■ **The problem**: Read the data and repeat it in full, exactly.

— START Source excerpt —

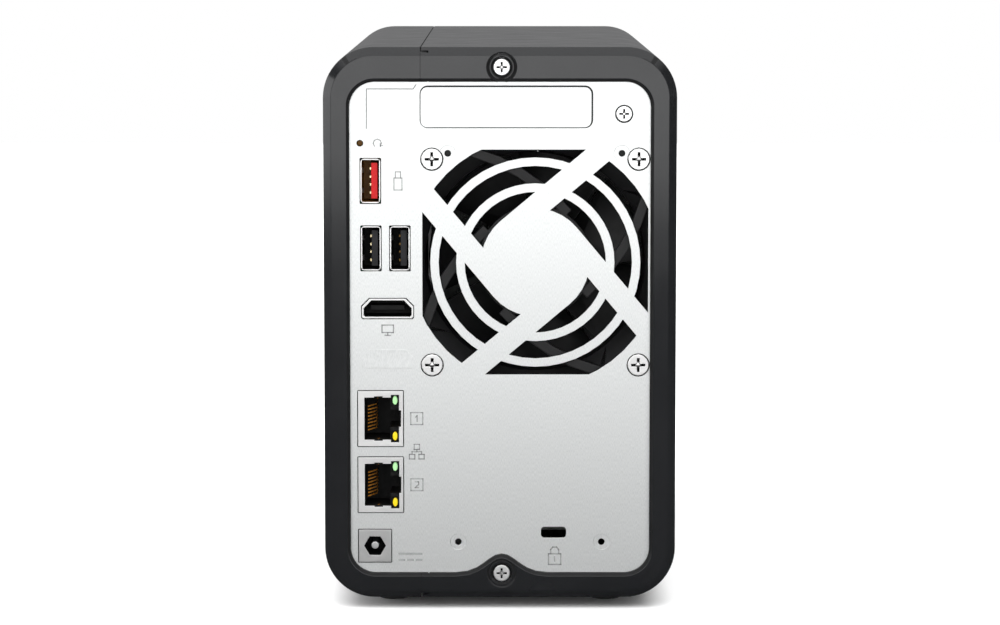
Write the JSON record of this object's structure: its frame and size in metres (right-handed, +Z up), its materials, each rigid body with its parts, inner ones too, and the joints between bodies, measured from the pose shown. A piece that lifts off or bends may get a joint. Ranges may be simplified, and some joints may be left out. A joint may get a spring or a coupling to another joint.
{
  "type": "network attached storage",
  "caption": "Compact upright storage box: black two-shell case, recessed brushed rear panel with a fan grille and sockets, slide-out drive trays.",
  "frame": {"origin": "on the ground, under the middle of the case", "axes": "+Z up, -Y out of the rear socket panel, +Y out of the front drive trays, +X to the right for someone who faces the rear panel"},
  "size_m": [0.105, 0.226, 0.168],
  "materials": {
    "case_plastic": "semi-gloss black moulded plastic, fine grain",
    "front_plastic": "satin black moulded plastic",
    "tray_plastic": "satin black moulded plastic",
    "foot_rubber": "matte black rubber",
    "brushed_panel": "upright brushed grain",
    "inner_sheet_steel": "plain zinc-coated sheet",
    "screw_steel": "bright nickel plate",
    "fan_plastic": "black glass-filled plastic",
    "circuit_board": "green solder mask",
    "heat_sink_aluminium": "natural extruded aluminium",
    "socket_steel": "bright tin plate",
    "black_insulator": "black moulded nylon",
    "red_insulator": "red moulded nylon",
    "drive_casting": "cast aluminium with a steel lid",
    "clear_lens": "clear light pipe",
    "lead_jacket": "black sleeve"
  },
  "bodies": {
    "body": {"case_shell_left": "case_plastic", "case_shell_right": "case_plastic", "front_fascia": "front_plastic", "foot_rear_left": "foot_rubber", "foot_rear_right": "foot_rubber", "foot_front_left": "foot_rubber", "foot_front_right": "foot_rubber", "rear_panel": "brushed_panel", "board_bracket": "inner_sheet_steel", "cage_side_left": "inner_sheet_steel", "cage_side_right": "inner_sheet_steel", "cage_top": "inner_sheet_steel", "cage_bottom": "inner_sheet_steel", "case_screw_top": "screw_steel", "case_screw_bottom": "screw_steel", "panel_screw": "screw_steel", "fan_screw_1": "screw_steel", "fan_screw_2": "screw_steel", "fan_screw_3": "screw_steel", "fan_screw_4": "screw_steel", "fan_frame": "fan_plastic", "main_board": "circuit_board", "memory_module": "circuit_board", "backplane_board": "circuit_board", "front_board": "circuit_board", "heat_sink": "heat_sink_aluminium", "usb_fast_port_shell": "socket_steel", "usb_port_1_shell": "socket_steel", "usb_port_2_shell": "socket_steel", "usb_front_port_shell": "socket_steel", "video_port_shell": "socket_steel", "lan_jack_1_shield": "socket_steel", "lan_jack_2_shield": "socket_steel", "power_jack_body": "socket_steel", "power_jack_pin": "screw_steel", "usb_port_1_tongue": "black_insulator", "usb_port_2_tongue": "black_insulator", "video_port_tongue": "black_insulator", "lan_jack_1_insert": "black_insulator", "lan_jack_2_insert": "black_insulator", "usb_fast_port_tongue": "red_insulator", "usb_front_port_tongue": "red_insulator", "status_light_bar": "clear_lens", "fan_lead": "lead_jacket"},
    "fan": {"fan_rotor": "fan_plastic"},
    "reset": {"reset_button": "black_insulator"},
    "power": {"power_button": "front_plastic"},
    "copy": {"copy_button": "front_plastic"},
    "tray_1": {"tray_1_frame": "tray_plastic", "tray_1_bezel": "front_plastic", "drive_1": "drive_casting"},
    "tray_1_handle": {"tray_1_lever": "front_plastic"},
    "tray_1_latch": {"tray_1_release": "front_plastic"},
    "tray_2": {"tray_2_frame": "tray_plastic", "tray_2_bezel": "front_plastic", "drive_2": "drive_casting"},
    "tray_2_handle": {"tray_2_lever": "front_plastic"},
    "tray_2_latch": {"tray_2_release": "front_plastic"}
  },
  "joints": [
    {"name": "fan_spin", "type": "hinge", "parent": "body", "child": "fan", "pos_m": [0.0105, -0.096, 0.104], "axis": [0, 1, 0], "continuous": true},
    {"name": "reset_press", "type": "slide", "parent": "body", "child": "reset", "axis": [0, 1, 0], "range_m": [0, 0.0005], "stiffness_N_per_m": 400},
    {"name": "power_press", "type": "slide", "parent": "body", "child": "power", "axis": [0, -1, 0], "range_m": [0, 0.001], "stiffness_N_per_m": 800},
    {"name": "copy_press", "type": "slide", "parent": "body", "child": "copy", "axis": [0, -1, 0], "range_m": [0, 0.001], "stiffness_N_per_m": 800},
    {"name": "tray_1_slide", "type": "slide", "parent": "body", "child": "tray_1", "axis": [0, 1, 0], "range_m": [0, 0.175]},
    {"name": "tray_1_lever_swing", "type": "hinge", "parent": "tray_1", "child": "tray_1_handle", "pos_m": [-0.00385, 0.1065, 0.03], "axis": [-1, 0, 0], "range_deg": [0, 70]},
    {"name": "tray_1_release_press", "type": "slide", "parent": "tray_1", "child": "tray_1_latch", "axis": [0, -1, 0], "range_m": [0, 0.0015], "stiffness_N_per_m": 500},
    {"name": "tray_2_slide", "type": "slide", "parent": "body", "child": "tray_2", "axis": [0, 1, 0], "range_m": [0, 0.175]},
    {"name": "tray_2_lever_swing", "type": "hinge", "parent": "tray_2", "child": "tray_2_handle", "pos_m": [0.03065, 0.1065, 0.03], "axis": [-1, 0, 0], "range_deg": [0, 70]},
    {"name": "tray_2_release_press", "type": "slide", "parent": "tray_2", "child": "tray_2_latch", "axis": [0, -1, 0], "range_m": [0, 0.0015], "stiffness_N_per_m": 500}
  ]
}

— END Source excerpt —

■ **Solution to the problem**:
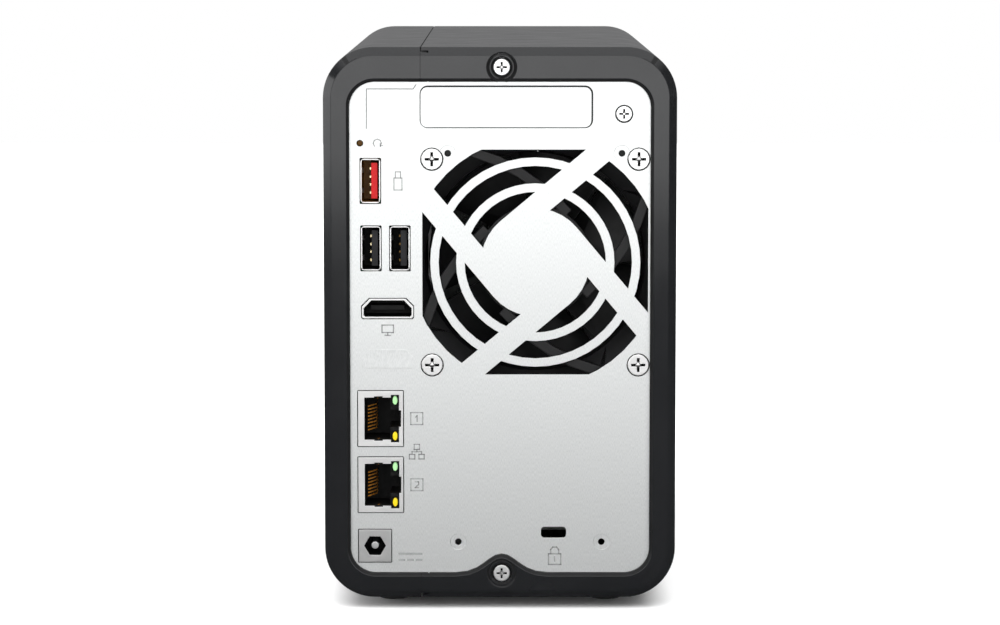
Write the JSON record of this object's structure: its frame and size in metres (right-handed, +Z up), its materials, each rigid body with its parts, inner ones too, and the joints between bodies, measured from the pose shown. A piece that lifts off or bends may get a joint. Ranges may be simplified, and some joints may be left out. A joint may get a spring or a coupling to another joint.
{
  "type": "network attached storage",
  "caption": "Compact upright storage box: black two-shell case, recessed brushed rear panel with a fan grille and sockets, slide-out drive trays.",
  "frame": {"origin": "on the ground, under the middle of the case", "axes": "+Z up, -Y out of the rear socket panel, +Y out of the front drive trays, +X to the right for someone who faces the rear panel"},
  "size_m": [0.105, 0.226, 0.168],
  "materials": {
    "case_plastic": "semi-gloss black moulded plastic, fine grain",
    "front_plastic": "satin black moulded plastic",
    "tray_plastic": "satin black moulded plastic",
    "foot_rubber": "matte black rubber",
    "brushed_panel": "upright brushed grain",
    "inner_sheet_steel": "plain zinc-coated sheet",
    "screw_steel": "bright nickel plate",
    "fan_plastic": "black glass-filled plastic",
    "circuit_board": "green solder mask",
    "heat_sink_aluminium": "natural extruded aluminium",
    "socket_steel": "bright tin plate",
    "black_insulator": "black moulded nylon",
    "red_insulator": "red moulded nylon",
    "drive_casting": "cast aluminium with a steel lid",
    "clear_lens": "clear light pipe",
    "lead_jacket": "black sleeve"
  },
  "bodies": {
    "body": {"case_shell_left": "case_plastic", "case_shell_right": "case_plastic", "front_fascia": "front_plastic", "foot_rear_left": "foot_rubber", "foot_rear_right": "foot_rubber", "foot_front_left": "foot_rubber", "foot_front_right": "foot_rubber", "rear_panel": "brushed_panel", "board_bracket": "inner_sheet_steel", "cage_side_left": "inner_sheet_steel", "cage_side_right": "inner_sheet_steel", "cage_top": "inner_sheet_steel", "cage_bottom": "inner_sheet_steel", "case_screw_top": "screw_steel", "case_screw_bottom": "screw_steel", "panel_screw": "screw_steel", "fan_screw_1": "screw_steel", "fan_screw_2": "screw_steel", "fan_screw_3": "screw_steel", "fan_screw_4": "screw_steel", "fan_frame": "fan_plastic", "main_board": "circuit_board", "memory_module": "circuit_board", "backplane_board": "circuit_board", "front_board": "circuit_board", "heat_sink": "heat_sink_aluminium", "usb_fast_port_shell": "socket_steel", "usb_port_1_shell": "socket_steel", "usb_port_2_shell": "socket_steel", "usb_front_port_shell": "socket_steel", "video_port_shell": "socket_steel", "lan_jack_1_shield": "socket_steel", "lan_jack_2_shield": "socket_steel", "power_jack_body": "socket_steel", "power_jack_pin": "screw_steel", "usb_port_1_tongue": "black_insulator", "usb_port_2_tongue": "black_insulator", "video_port_tongue": "black_insulator", "lan_jack_1_insert": "black_insulator", "lan_jack_2_insert": "black_insulator", "usb_fast_port_tongue": "red_insulator", "usb_front_port_tongue": "red_insulator", "status_light_bar": "clear_lens", "fan_lead": "lead_jacket"},
    "fan": {"fan_rotor": "fan_plastic"},
    "reset": {"reset_button": "black_insulator"},
    "power": {"power_button": "front_plastic"},
    "copy": {"copy_button": "front_plastic"},
    "tray_1": {"tray_1_frame": "tray_plastic", "tray_1_bezel": "front_plastic", "drive_1": "drive_casting"},
    "tray_1_handle": {"tray_1_lever": "front_plastic"},
    "tray_1_latch": {"tray_1_release": "front_plastic"},
    "tray_2": {"tray_2_frame": "tray_plastic", "tray_2_bezel": "front_plastic", "drive_2": "drive_casting"},
    "tray_2_handle": {"tray_2_lever": "front_plastic"},
    "tray_2_latch": {"tray_2_release": "front_plastic"}
  },
  "joints": [
    {"name": "fan_spin", "type": "hinge", "parent": "body", "child": "fan", "pos_m": [0.0105, -0.096, 0.104], "axis": [0, 1, 0], "continuous": true},
    {"name": "reset_press", "type": "slide", "parent": "body", "child": "reset", "axis": [0, 1, 0], "range_m": [0, 0.0005], "stiffness_N_per_m": 400},
    {"name": "power_press", "type": "slide", "parent": "body", "child": "power", "axis": [0, -1, 0], "range_m": [0, 0.001], "stiffness_N_per_m": 800},
    {"name": "copy_press", "type": "slide", "parent": "body", "child": "copy", "axis": [0, -1, 0], "range_m": [0, 0.001], "stiffness_N_per_m": 800},
    {"name": "tray_1_slide", "type": "slide", "parent": "body", "child": "tray_1", "axis": [0, 1, 0], "range_m": [0, 0.175]},
    {"name": "tray_1_lever_swing", "type": "hinge", "parent": "tray_1", "child": "tray_1_handle", "pos_m": [-0.00385, 0.1065, 0.03], "axis": [-1, 0, 0], "range_deg": [0, 70]},
    {"name": "tray_1_release_press", "type": "slide", "parent": "tray_1", "child": "tray_1_latch", "axis": [0, -1, 0], "range_m": [0, 0.0015], "stiffness_N_per_m": 500},
    {"name": "tray_2_slide", "type": "slide", "parent": "body", "child": "tray_2", "axis": [0, 1, 0], "range_m": [0, 0.175]},
    {"name": "tray_2_lever_swing", "type": "hinge", "parent": "tray_2", "child": "tray_2_handle", "pos_m": [0.03065, 0.1065, 0.03], "axis": [-1, 0, 0], "range_deg": [0, 70]},
    {"name": "tray_2_release_press", "type": "slide", "parent": "tray_2", "child": "tray_2_latch", "axis": [0, -1, 0], "range_m": [0, 0.0015], "stiffness_N_per_m": 500}
  ]
}